Here are some insights I have been most resistant to.
Searching for answers about the details of Heaven: Yes, we know Heaven is a perfect place where our tears will be wiped away and our sorrows made untrue. But, there’s also a great deal left to interpret about this promised land. When finding satisfying answers becomes my sole focus, my soul longs to be there rather than here. My assurance of Heaven reminds me this world is not the end, but for me, its glory must be considered in small glimpses rather than lengthy gazes.
Dalton’s purpose on earth was fulfilled. From my standpoint, I refuse to ever let Dalton’s life stop having meaning, value, or purpose. Dalton is still making a difference from Heaven. God wasn’t done with Dalton because He continues to use his precious and way-too-short life in ways I could have never imagined.
God will use my suffering for my good. While I know with every ounce of my soul that I serve an infinitely good and loving God, there is no way He expects me to see my tragedy as working for my good. Yet, at the same time, I also trust that God didn’t allow this Dark to enter my world without meaning. I will never know the whys behind what took place. But, what I do know is that my Heavenly Father is repurposing this heartache in order to produce something through me for a cause far greater than myself. A cause called His Kingdom. A beautiful example of the redemptive power of Jesus Christ.
Our time on earth is short. Since I’m forty-nine, it’s possible that I could live for thirty to forty more years. That feels like an eternity when enduring separation from one of the most precious people I desperately love. So instead, I focus on how God will give me purpose and meaning through my loss and tragedy to help me wait well until my time on earth is over.
Unlike me, some of these mindsets may ease your heartache. I am very thankful for that. Fortunately, God’s grace will bridge the gaps in my heart until He is ready to use another anchor of Truth to piece me back together.
Just as schools establish an IEP (Individualized Education Plan) for students with diverse learning needs, God similarly constructs an ICP (Individualized Comfort Plan) for His children.
These secure anchors were written in my ICP by my loving Father who knows me full well.
God loves me beyond measure and provides every need I have.
God sustains me in every situation that feels impossible.
Just today: God will give me the grace I need to get through today. Tomorrow, He will supply the needed grace for its struggles. Focusing on just today greatly reduces my anxiety and overwhelm. Some days these two words play on repeat all day long while other days, they crop up only once or twice.
God told me no. Acknowledging the sovereignty of God helps me surrender to the circumstances God has allowed in my life. I will most likely never have the answers to why, but I can trust that He will use my heartache for His Heavenly purposes. He told me “no” to a life with Dalton for now. But a resounding “yes” to a life with Dalton for eternity one day.
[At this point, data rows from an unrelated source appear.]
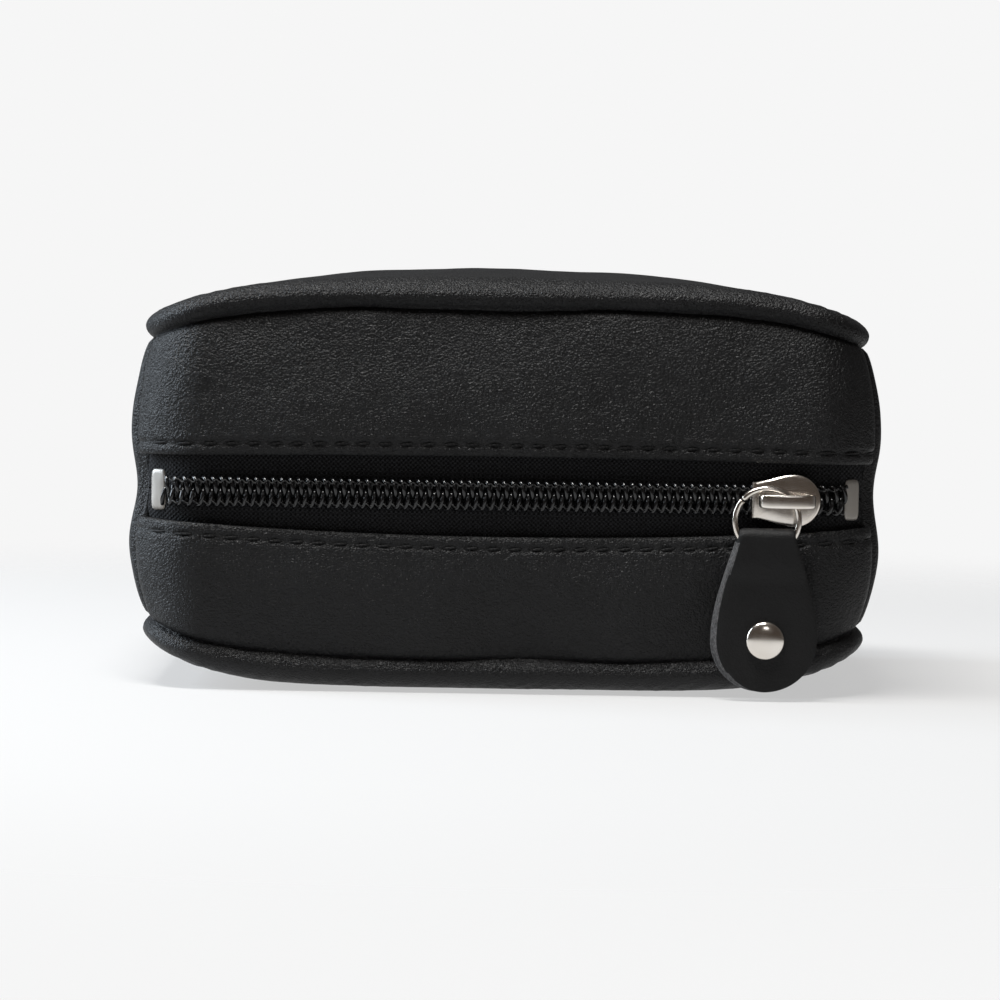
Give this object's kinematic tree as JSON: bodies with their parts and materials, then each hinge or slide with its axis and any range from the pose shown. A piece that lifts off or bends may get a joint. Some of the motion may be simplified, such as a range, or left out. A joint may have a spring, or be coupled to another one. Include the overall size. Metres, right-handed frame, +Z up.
{
  "type": "coin purse",
  "caption": "Small boxed leather zip purse: pillow-edged panels, front coil zip, metal slider, ring and riveted leather pull tab.",
  "frame": {"origin": "middle of the footprint, at the height of the flat patch the purse rests on", "axes": "+X along the zip towards its closed end, -Y out of the zip face, +Z up"},
  "size_m": [0.1192, 0.0777, 0.068],
  "materials": {
    "leather": "fine-grained soft black cowhide, satin",
    "tab_leather": "smooth black leather with raw cut edges",
    "lining": "plain woven polyester lining",
    "tape": "knitted and woven zip tape",
    "coil": "black nylon coil",
    "thread": "bonded black sewing thread",
    "nickel": "bright nickel plate"
  },
  "bodies": {
    "purse": {"top_panel": "leather", "bottom_panel": "leather", "gusset": "leather", "zip_strip_upper": "leather", "zip_strip_lower": "leather", "lining_top": "lining", "lining_bottom": "lining", "lining_gusset": "lining", "lining_front_upper": "lining", "lining_front_lower": "lining", "zip_tape_upper": "tape", "zip_tape_lower": "tape", "zip_coil_upper": "coil", "zip_coil_lower": "coil", "thread_upper": "thread", "thread_lower": "thread", "stop_left": "nickel", "stop_right": "nickel"},
    "slider": {"slider_body": "nickel", "slider_bridge": "nickel"},
    "ring": {"pull_ring": "nickel"},
    "tab": {"pull_tab": "tab_leather", "rivet_cap": "nickel", "rivet_back": "nickel"}
  },
  "joints": [
    {"name": "slider_travel", "type": "slide", "parent": "purse", "child": "slider", "axis": [-1, 0, 0], "range_m": [0, 0.0895]},
    {"name": "ring_lift", "type": "hinge", "parent": "slider", "child": "ring", "pos_m": [0.04585, -0.03645, 0.0318], "axis": [-0.6078, 0, 0.7941], "range_deg": [0, 120]},
    {"name": "tab_turn", "type": "hinge", "parent": "ring", "child": "tab", "pos_m": [0.0418, -0.03645, 0.0287], "axis": [0, 1, 0], "range_deg": [-8, 75]}
  ]
}
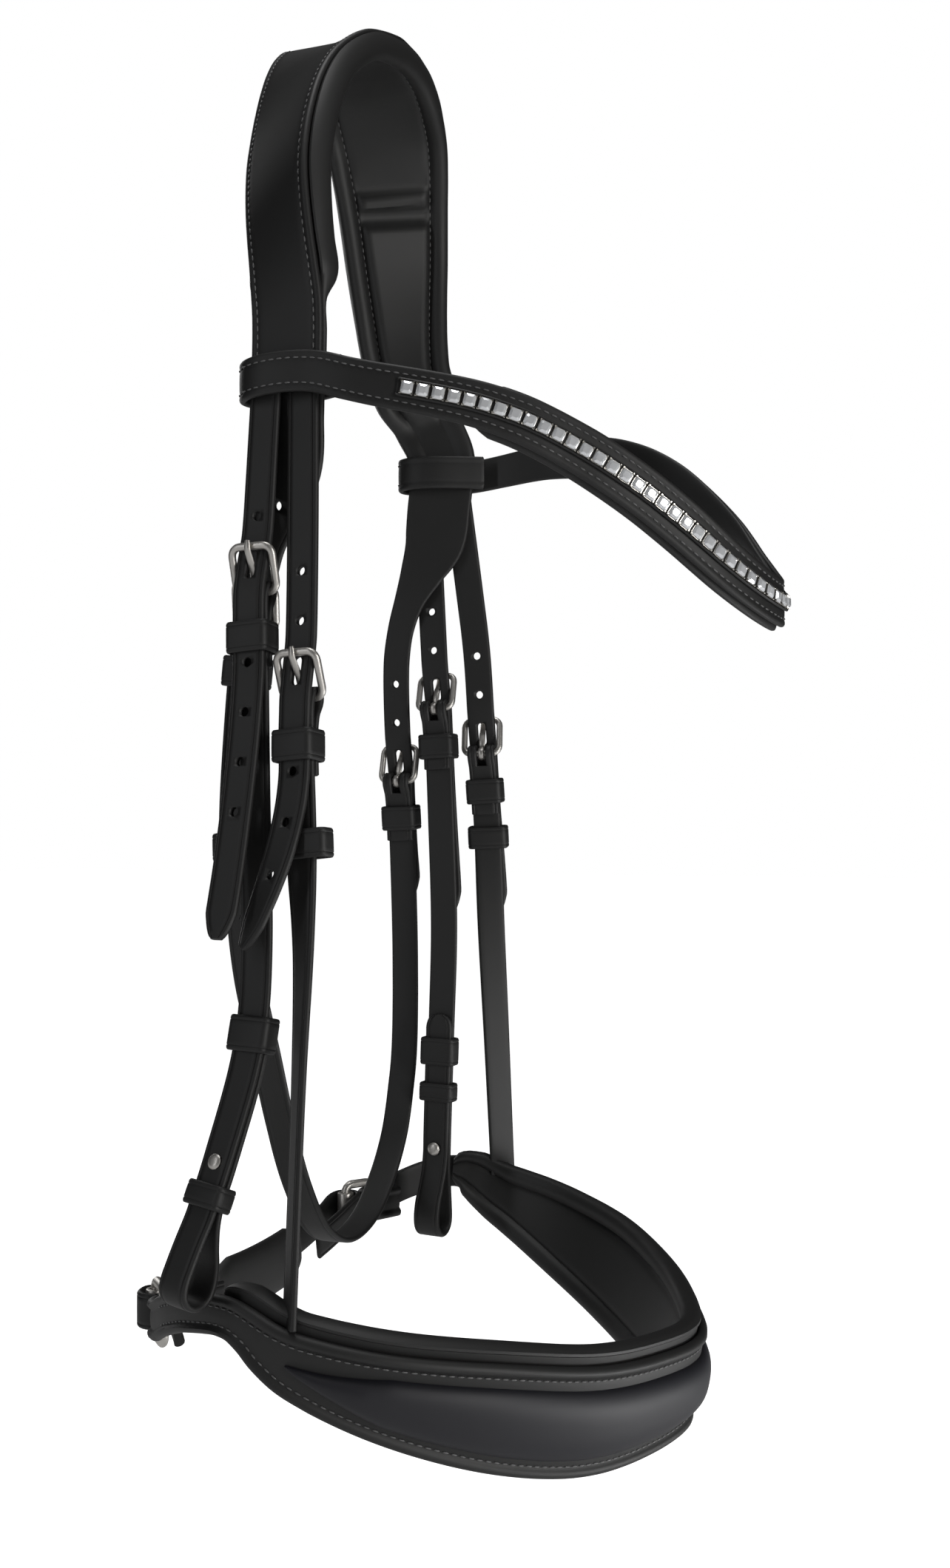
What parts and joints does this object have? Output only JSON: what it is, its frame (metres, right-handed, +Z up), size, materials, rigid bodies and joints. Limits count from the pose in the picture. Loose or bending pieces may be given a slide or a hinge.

This world is NOT the end. If all we are afforded in our earthly life is a broken world full of trials and tragedies, then what reason would any of us have for living? This difficult, tear-stained life full of adversity and hardship isn’t all I get.As my dear friend Joy always reminded others, “The best is yet to come.” Someday, I will meet Jesus when, hand in hand, He and Dalton greet me “in paradise.”
With each nugget of truth I gather along the way, God draws me in closer … and closer … and closer.
As my newfound reality sets in, my guilt divinely melts.
But here’s the kicker. If Carly and Dalton never came to me when they were hurting, they wouldn’t have been able to receive my comfort. This is equally true with us and God. We can’t benefit from our ICP unless we are a cooperating partner with our Heavenly Father. We make the choice to turn to Him in the midst of pain by trusting Him even when life makes absolutely no sense.
So often in life figuring out the why is as far as we get. And the how gets ignored. Maybe you’ve been given advice to “turn to God” before and always wondered exactly what that looks like. Here’s how I receive God’s comfort in my life:
taking my hard questions to God through lament rather than giving Him the silent treatment (look for a more detailed, follow-up post on lament soon)
investigating God’s character and who He is
mining the Bible for truth and promises
studying a major theme of the Bible: Suffering is inevitable when living in a broken world
praying from promises that have already been declared rather than praying for promises I want God to make to me
joining with other believers to learn what God is doing in their lives and borrowing what sinks into my soul
When I lean on my Strong Tower, I’m in awe of the precision He uses to bind up my wounds. He knit me together. He formed my inmost being. He saw my unformed body. He knows me inside and out.
And all of these point to one, key principle.
I can’t live without him (Dalton), unless I’m living with Him (my Comforter).